Holding: The Court denied review, leaving intact a California ruling that requires filing a state employment‑agency complaint before bringing a federal civil‑rights suit in state court.

Real World Impact:
  • Leaves California rule requiring a complaint to the state employment agency before suing under federal civil‑rights law
  • Keeps the lower‑court dismissal of this employment discrimination claim in effect
  • Leaves the conflict with Connecticut courts unresolved without Supreme Court review
Topics: employment discrimination, state employment agency process, federal civil‑rights lawsuits, Supreme Court review

Summary

Background

A person sued in a California court claiming employment discrimination under federal civil‑rights law without first filing a complaint with the California Fair Employment Practices Commission.

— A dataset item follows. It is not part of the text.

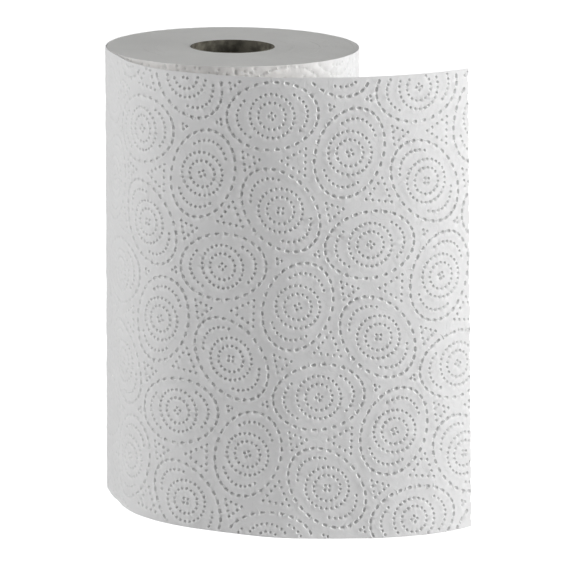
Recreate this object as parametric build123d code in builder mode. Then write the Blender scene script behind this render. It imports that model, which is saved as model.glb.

The California Court of Appeal held that earlier federal cases on this issue applied only to federal courts and dismissed the state lawsuit because the plaintiff had not pursued the state agency complaint first. The plaintiff asked the Supreme Court to review that ruling, but the Court denied review.

Reasoning

The central question is whether someone suing under federal civil‑rights law in a state court must first try remedies with the state employment agency. Justice White’s dissent explains that a 1982 decision, Patsy v. Florida Board of Regents, said federal courts do not require that prior step, and he argues the California court should not either. The dissent also notes a Connecticut case, Fetterman v. University of Connecticut, which reached the opposite conclusion by holding that Patsy prevents state courts from imposing the agency‑first requirement. Justice White would have granted review to resolve that conflict.

Real world impact

Because the Supreme Court declined to take the case, the California rule requiring an initial complaint to the state employment agency stays in effect for this plaintiff and similar cases in that court. The lower‑court dismissal remains in place and the disagreement between state courts about applying Patsy is unresolved nationally. This decision is a denial of review, not a final ruling on the broader legal question.

Dissents or concurrances

Justice White, joined by Justice Brennan, dissented from the denial of review and would have granted the case to decide whether state courts can require the state‑agency step before federal civil‑rights suits.